I was hitting 275 yards happy Gilmore style.
But was also almost knocking out the guys to my left and right on the driving range.


----------



## ECKSRATED (May 9, 2016)

Hahah theybsounded good. 

I used to love golf. I used to go three to four times a week. Was pretty ****ing good at it. Was about a ten handicap. But when I started getting bigger it became more and more difficult to swing without any shoulder and chest pain. I could barely hold the fukking club now. One thing I hate about being my size, actually probably the only thing I hate.


----------



## saltylifter (May 9, 2016)

ECKSRATED said:


> Hahah theybsounded good.
> 
> I used to love golf. I used to go three to four times a week. Was pretty ****ing good at it. Was about a ten handicap. But when I started getting bigger it became more and more difficult to swing without any shoulder and chest pain. I could barely hold the fukking club now. One thing I hate about being my size, actually probably the only thing I hate.
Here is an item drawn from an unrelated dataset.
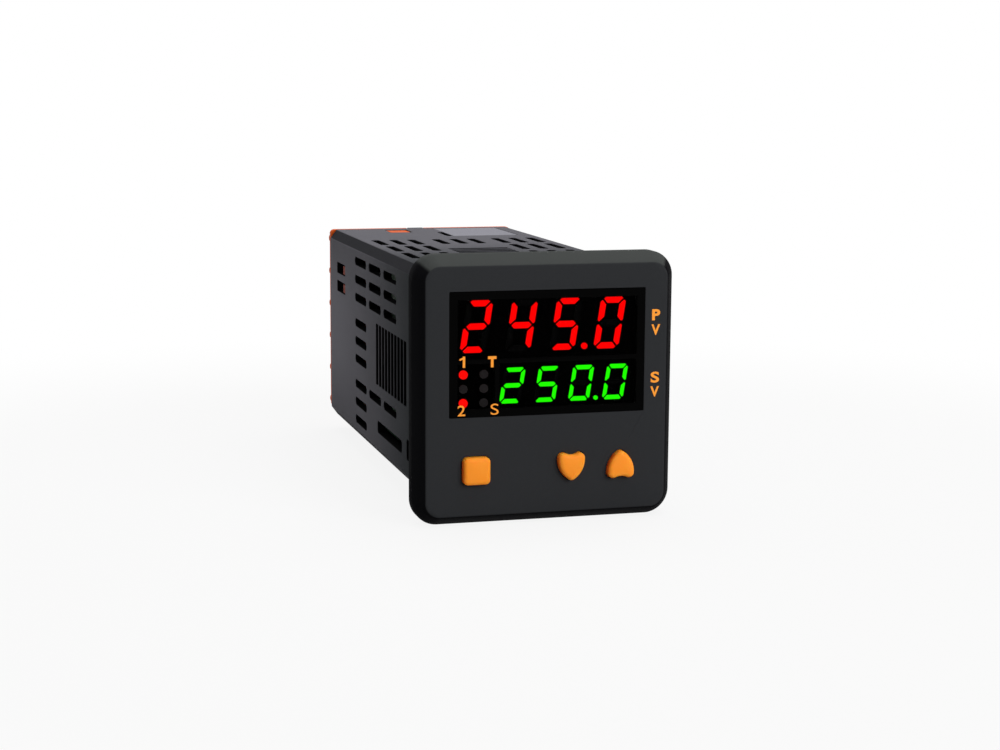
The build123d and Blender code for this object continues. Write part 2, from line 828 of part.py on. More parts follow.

I would take being a big dude anyday over being able to swing golf clubs correctly.  I really just go to the driving range cause my buddy drags me there.
It's a good time cause I don't take the sport serious but am also respectful to those who do..
Alll in all a good rest day.
Cook all my food for the week so let's crush it tomorrow


----------



## thqmas (May 9, 2016)

Is this some form of Baseball? lol

On the back swing, pivot your shoulders more toward your spine.

On the down swing, shift more weight to your front foot.

Need to work on that hips rotation salty.


----------



## saltylifter (May 9, 2016)

thqmas said:


> Is this some form of Baseball? lol
> 
> On the back swing, pivot your shoulders more toward your spine.
> 
> ...



Best advice yet. Thanks thqmas. Think it's my 4th time my entire life.


----------



## snake (May 9, 2016)

That was entertaining for sure!

I would have missed 1/2 of those balls. I went a few time; long enough to know I was never going remotely close to respectable.


----------



## bigdog (May 9, 2016)

SIMPLY PUT, I suck at golf!! lol


----------



## automatondan (May 9, 2016)




----------



## erny23 (May 9, 2016)

Strong biceps


----------



## John Ziegler (May 9, 2016)




----------



## saltylifter (May 10, 2016)

snake said:


> That was entertaining for sure!
> 
> I would have missed 1/2 of those balls. I went a few time; long enough to know I was never going remotely close to respectable.



Lol ya man if my roommate didn't go I wouldn't go. I am joking around the entire time which pisses my roommate off lol. I'm told I look like I'm playing baseball


----------



## saltylifter (May 10, 2016)

Zeigler Robertson said:


>



Lmfao exactly man


----------



## Alex (May 14, 2016)

brock lesnar is dat u


----------